2. In 1982, Israel launched an invasion of Lebanon in an attempt to counter attacks by the Palestine Liberation Organization (PLO). Hezbollah arose in response to the invasion. The radical Shiite movement was sponsored by the Iranian government and mentored by Iran’s Revolutionary Guard, which was stationed at the time in Lebanon. The group officially announced its existence as an organization in 1985.

3. Hezbollah is officially considered a terrorist organization by the United States, Canada, France, Israel, the Netherlands, Japan, and the Arab League. Hezbollah’s military wing is considered a terrorist organization by Australia, the European Union, New Zealand, and the United Kingdom.

4. The ideology of Hezbollah was first developed by Ayatollah Ruhollah Khomeini, the leader of the 1979 Islamic Revolution in Iran. Although the original goal was to transform Lebanon into a fundamentalist Shiite state, the group moderated its goals to gain political power and influence. In 1992, it successfully participated in national elections for the first time. By 2009, they had attained enough seats in parliament to be part of the unity government.

5. Hezbollah has been implicated in numerous terrorist attacks, including the 1983 bombing of the U.S. embassy in Beirut, Lebanon, which killed 63 people; the 1983 Beirut barracks bombing, which killed 241 U.S. Marines, 58 French paratroopers, and 6 civilians; the 1985 hijacking of TWA Flight 847; and the 1996 Khobar Towers bombing, which killed 19 U.S. military personnel.

6. Shia terrorist groups like Hezbollah differ from other Islamic radicals, says U.S. Army Col.

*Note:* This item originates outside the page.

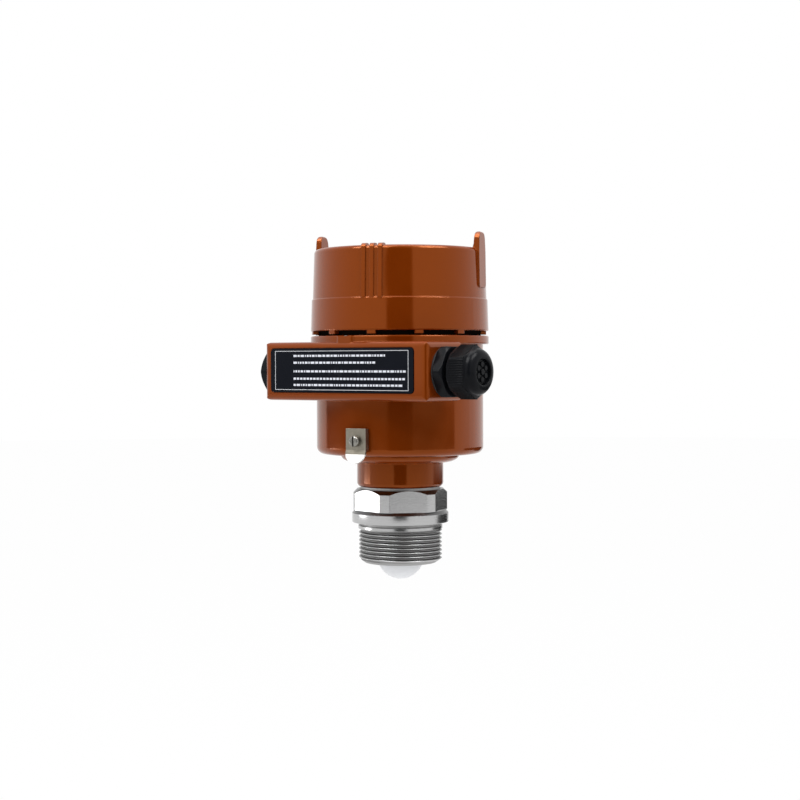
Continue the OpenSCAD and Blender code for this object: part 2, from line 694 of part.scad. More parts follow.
module module_screws() color("silver") for (az = pillar_az) at_azimuth(az)
    translate([0, -pillar_at, cup_top]) difference() {
        union() {
            cylinder(d = module_screw_d * 1.8, h = 2);
            translate([0, 0, -cup_h - 4]) cylinder(d = module_screw_d, h = cup_h + 5);
        }
        translate([-0.4, -4, 1.1]) cube([0.8, 8, 2]);
    }

module main_board() color("seagreen") difference() {
    translate([0, 0, board_z]) cylinder(d = board_d, h = board_t);
    for (az = post_az) at_azimuth(az) translate([0, -post_at, board_z - 1])
        cylinder(r = board_screw_d / 2 + seat_fit, h = board_t + 2);
}

// Capacitors, coil, converter and plug that stand on the main board
module board_parts() color("dimgray") translate([0, 0, board_z + board_t]) {
    for (x = [-9, 0]) translate([x, 9, 0]) cylinder(r = 3.6, h = 7);
    translate([-14, -7, 0]) cube([12, 9, 5]);
    translate([4, -12, 0]) cube([9, 9, 1.6]);
    translate([3, 0, 0]) cube([6, 5, 3]);
}

module board_screws() color("silver") for (az = post_az) at_azimuth(az)
    translate([0, -post_at, board_z]) {
        translate([0, 0, -1.6]) cylinder(d = board_screw_d * 1.8, h = 1.6);
        cylinder(d = board_screw_d, h = board_t + 4.5);
    }

// Flat lead between the radar board's plug and the main board
module flex_lead() color("darkgoldenrod") translate([-3.2, 7.8, horn_top + board_t + 2])
    cube([6.4, 0.4, board_z - horn_top - board_t - 2]);

module terminal_block() color("olivedrab") difference() {
    translate([-block_w / 2, -block_d / 2, cup_top]) cube([block_w, block_d, block_h]);
    for (i = [0:way_count - 1]) {
        x = (i - (way_count - 1) / 2) * way_pitch;
        translate([x - 2.2, -block_d / 2 - 1, cup_top + 2.5]) cube([4.4, 9, 4.4]);
        translate([x, 1, cup_top + 6]) cylinder(d = clamp_screw_d + 0.4, h = block_h);
    }
}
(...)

Thomas F. Lynch III, in five ways: 1) Shia groups have by and large featured discrete terror campaigns tethered to state and organizational objectives; (2) Shia terrorists enjoy direct state support and for that reason are far more likely to originate from Iranian embassies, consulates, and state‐run businesses; (3) Shia terrorist groups have shown a much greater propensity to kidnap innocents to barter rather than kill; (4) Shia terror groups exhibit a much higher incidence of targeted assassinations for specific political gain, rather than the high-casualty killings featured in Sunni terrorism; (5) Shia terrorists, while not averse to normal media publicity and amplification, by and large take a much lower‐key approach.

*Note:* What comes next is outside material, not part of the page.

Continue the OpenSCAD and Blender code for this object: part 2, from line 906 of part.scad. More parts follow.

7. On February 16, 1985, Hezbollah released the first document that specified the party’s positions. The letter, which is often referred to as the Hezbollah program, outlines three objectives:

  • (a) to expel the Americans, the French, and their allies definitely from Lebanon, putting an end to any colonialist entity on our land;
  • (b) to submit the Phalanges [a Christian Democratic political party in Lebanon] to a just power and bring them all to justice for the crimes they have perpetrated against Muslims and Christians;
  • (c) to permit all the sons of our people to determine their future and to choose in all the liberty the form of government they desire. We call upon all of them to pick the option of Islamic government which, alone, is capable of guaranteeing justice and liberty for all. Only an Islamic regime can stop any further tentative attempts of imperialistic infiltration into our country.

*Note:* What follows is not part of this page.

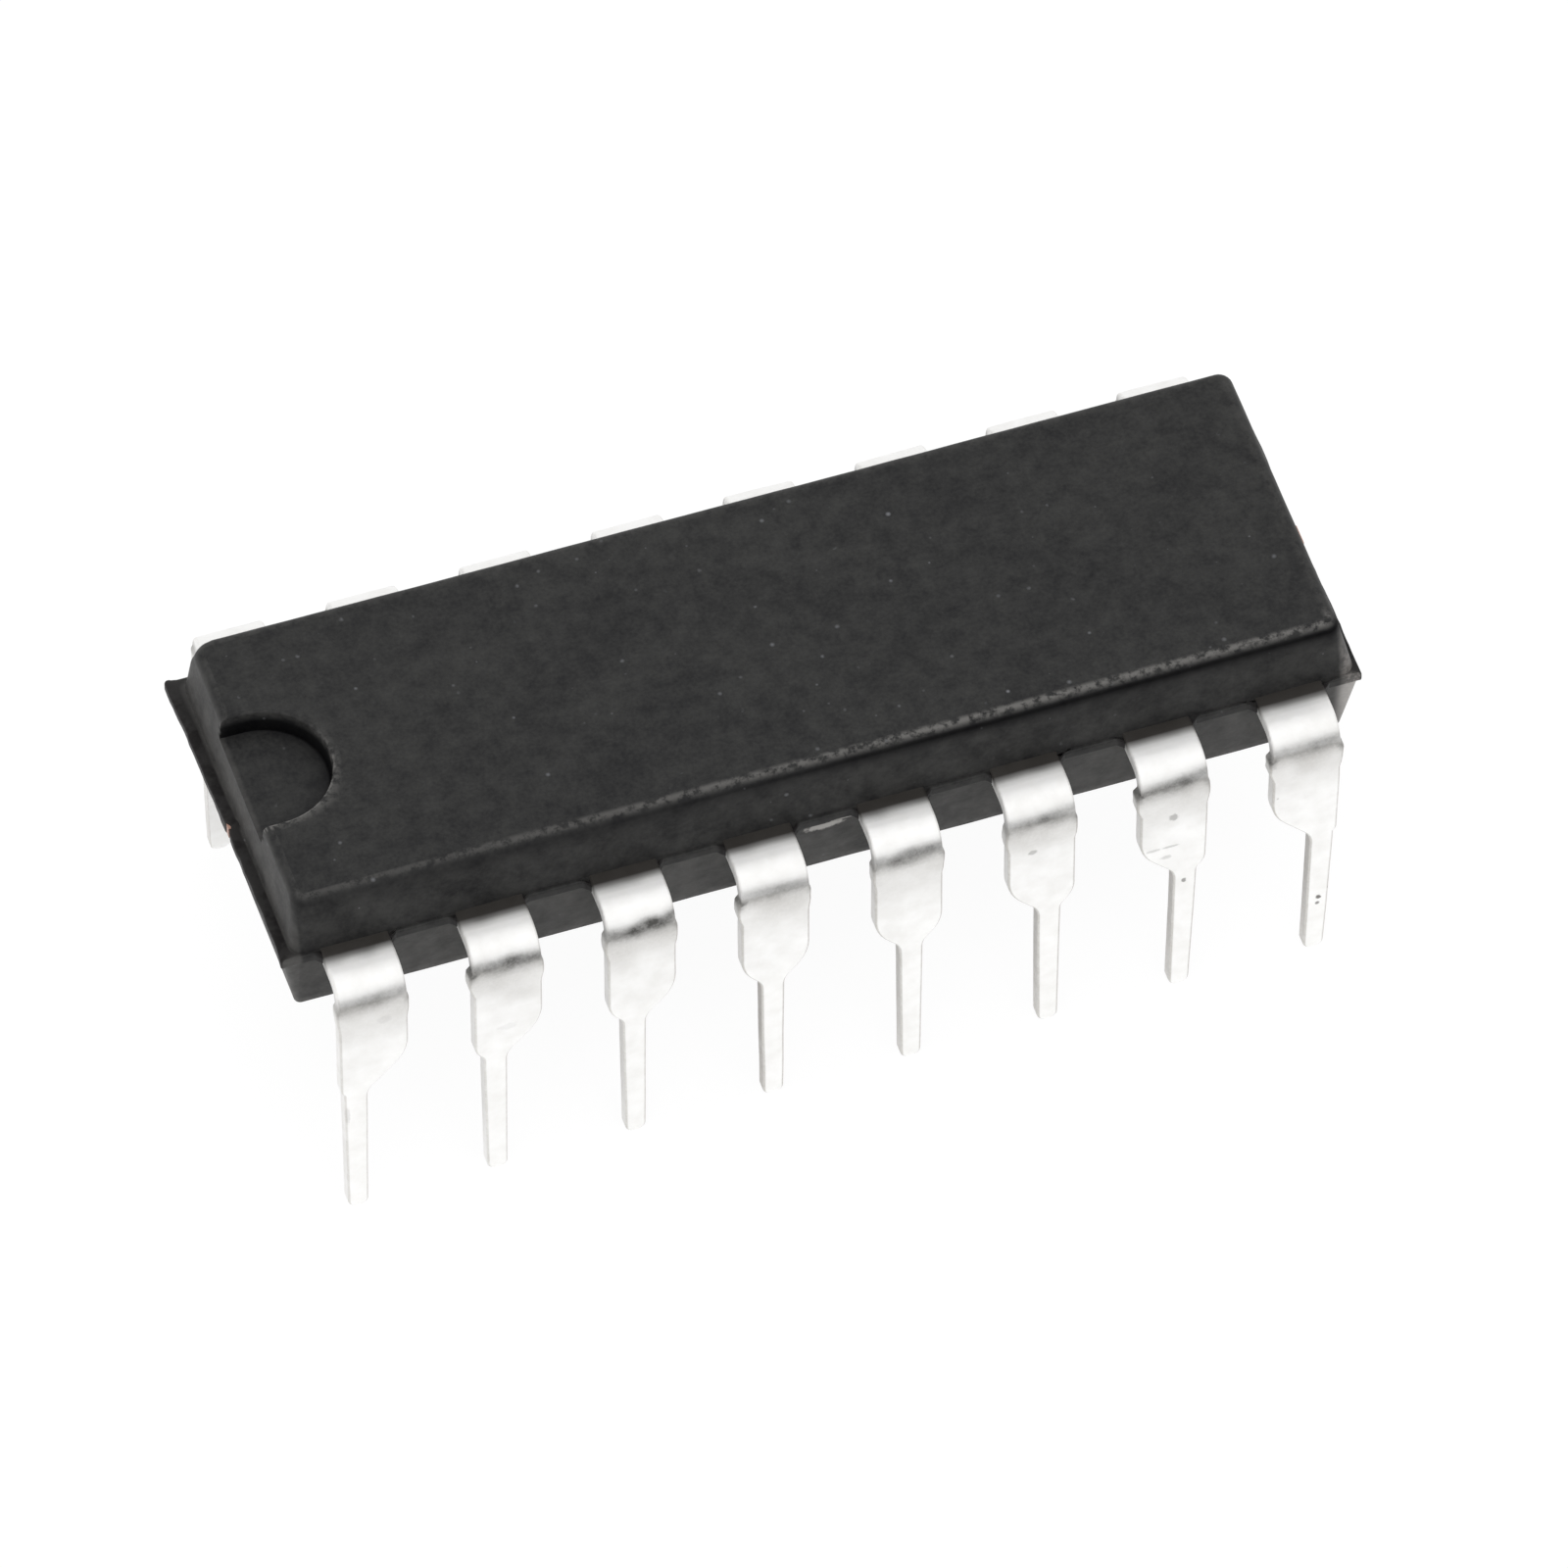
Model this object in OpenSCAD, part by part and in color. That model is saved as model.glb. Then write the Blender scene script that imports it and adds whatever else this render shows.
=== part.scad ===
// Dual in-line package: a moulded body round a stamped lead frame, with eight leads a side.
// Millimetres. X runs along the body with the notch at -X, Z is up, and z = 0 is the plane of the lead tips.

/* [Moulded body] */
// Height of the upper half above the parting plane
upper_h = 1.35; // [1.1:0.01:1.8]
// Depth of the lower half below the parting plane
lower_h = 1.58; // [1.1:0.01:2.2]
// Width of the body across the flange, at the parting plane
body_w = 6.45; // [5.2:0.05:7.8]
// Length of body beyond the middle of the last lead, at each end
body_end = 0.985; // [0.8:0.005:1.4]
// Draft of the long sides, in degrees
side_draft = 7.5; // [5:0.5:12]
// Draft of the upper half's two ends, in degrees
upper_draft = 6; // [2:0.5:10]
// Draft of the lower half's two ends, in degrees
lower_draft = 9.5; // [2:0.5:12]
// Radius of the upper half's upright corners
upper_corner_r = 0.24; // [0.15:0.01:0.35]
// Radius of the edge round the top face
upper_edge_r = 0.16; // [0.05:0.01:0.25]
// Radius of the lower half's upright corners, which are sharper
lower_corner_r = 0.12; // [0.08:0.01:0.3]
// Radius of the edge round the bottom face
lower_edge_r = 0.04; // [0.02:0.01:0.2]

/* [Parting flange] */
// Thickness of the flange left where the two mould halves meet
flange_t = 0.2; // [0.1:0.01:0.24]
// How far the flange stands out from the ends of the upper half
upper_ledge = 0.2; // [0.1:0.01:0.4]
// How far the flange stands out from the ends of the lower half
lower_ledge = 0.1; // [0.05:0.01:0.4]
// How far the lower half is shifted towards the right against the upper, as mould halves are
mismatch = 0.08; // [0:0.01:0.1]
// How far the flange stands out along the sides
flange_side = 0.06; // [0.03:0.01:0.12]
// Size of the wedges of resin that bled out beside each lead
bleed = 0.14; // [0.05:0.01:0.2]

/* [Pin-one notch and marks] */
// Radius of the notch's round end
notch_r = 1.22; // [0.8:0.02:1.6]
// Length of the notch from the flange's edge
notch_l = 1.93; // [1.4:0.01:2.6]
// Depth of the notch below the top face
notch_depth = 0.48; // [0.2:0.01:0.6]
// Radius of the two ejector marks on the underside
ejector_r = 0.75; // [0.4:0.05:1]
// Depth of the ejector marks
ejector_depth = 0.06; // [0.03:0.01:0.1]
// Distance of each ejector mark from the middle
ejector_x = 6.4; // [5:0.1:8]

/* [Leads] */
// Distance between the legs of neighbouring leads
pitch = 2.54; // [2.1:0.01:3.1]
// How much closer together the shoulders stand than the legs
shoulder_inset = 0.1; // [0:0.01:0.11]
// Thickness of the lead frame
lead_t = 0.25; // [0.2:0.01:0.3]
// Width of a lead's shoulder and of the blade below its bend
shoulder_w = 1.24; // [1.16:0.02:1.5]
// Distance from the body's flange to the outer face of the lead
lead_reach = 1; // [0.75:0.01:1.3]
// Outside radius of the bend
bend_r = 0.5; // [0.35:0.01:0.6]
// Outward lean of the legs, in degrees
splay = 0; // [0:0.5:10]
// Drop from the parting plane to where the blade has narrowed to the leg
blade_drop = 2.87; // [2.4:0.01:3.5]
// Slope of the blade's lower corners, in degrees from level
blade_slope = 48; // [35:1:60]
// Radius of the blade's lower corners
blade_r = 0.28; // [0.1:0.02:0.34]
// Width of the leg below the blade
leg_w = 0.43; // [0.35:0.01:0.5]
// Width of the leg at its tip
tip_w = 0.37; // [0.33:0.01:0.5]
// Length of the leg below the blade
leg_l = 3.3; // [2.8:0.05:4.1]
// Radius of the leg tip's corners
tip_r = 0.13; // [0.05:0.01:0.16]
// How far the cut stub of the dam bar stands out of each side of the blade
stub = 0.07; // [0.02:0.01:0.1]
// Height of that stub
stub_h = 0.65; // [0.4:0.05:0.8]

/* [Inside the moulding] */
// Depth of the full-width root of each lead inside the body
root_l = 0.9; // [0.7:0.05:1.1]
// Radius of the anchor hole in each root, which the resin fills
anchor_r = 0.2; // [0.1:0.01:0.3]
// Width of the fingers that run from the roots to the paddle
finger_w = 0.32; // [0.25:0.01:0.4]
// Gap between the fingers, the paddle and the tie bars
finger_gap = 0.22; // [0.15:0.01:0.3]
// Length of the paddle
pad_l = 4.4; // [3.8:0.1:5.4]
// Width of the paddle
pad_w = 2.8; // [2.4:0.1:3.4]
// How far the paddle is set below the leads
pad_drop = 0.2; // [0:0.02:0.3]
// Width of the tie bars
tie_w = 0.4; // [0.3:0.02:0.5]
// Thickness of the layer that holds the die
attach_t = 0.03; // [0.02:0.005:0.05]
// Length of the silicon die
die_l = 2.6; // [2:0.1:3.2]
// Width of the silicon die
die_w = 1.9; // [1.5:0.1:2.3]
// Thickness of the silicon die
die_t = 0.35; // [0.25:0.01:0.45]
// Radius of the bond wires
wire_r = 0.02; // [0.0125:0.0005:0.025]
// Height of the wires' loops above the die
loop_h = 0.2; // [0.12:0.01:0.3]

/* [Hidden] */
PER_SIDE = 8;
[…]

8. In their original letter, Hezbollah also makes it clear that the destruction of Israel is a non-negotiable objective:

Our primary assumption in our fight against Israel states that the Zionist entity is aggressive from its inception, and built on lands wrested from their owners, at the expense of the rights of the Muslim people. Therefore, our struggle will end only when this entity is obliterated. We recognize no treaty with it, no cease fire, and no peace agreements, whether separate or consolidated.

9. In 2006, Hezbollah attempted to pressure the Israeli government into releasing three Lebanese jailed in Israeli prisons, by launching a military operation into northern Israel, killing several Israeli soldiers and abducting two as prisoners of war. This action led Israel to launch a major military offensive against Hezbollah. The 34-day war between Hezbollah and Israel resulted in the deaths of more than 1,000 Lebanese and the displacement of some 1,000,000.

10. Last Monday, Saudi Arabia accused Lebanon of declaring war against the kingdom because of aggression by Hezbollah. The previous Saturday, Prime Minister Saad Hariri, who was visiting Saudi Arabia, abruptly resigned, blaming Iran and Hezbollah for meddling in regional affairs and holding Lebanon hostage. Hariri, a dual Lebanese-Saudi national, currently remains in Saudi Arabia.

Joe Carter is an adjunct professor of journalism at Patrick Henry College, an editor for several organizations, and the author of the NIV Lifehacks Bible.

Photo Credit: Beirut youth posing with a Hezbollah flag on the ruins of the former South Lebanon Army (SLA) prison in Khiam. January 2, 2007. By Paul Keller, via Flickr.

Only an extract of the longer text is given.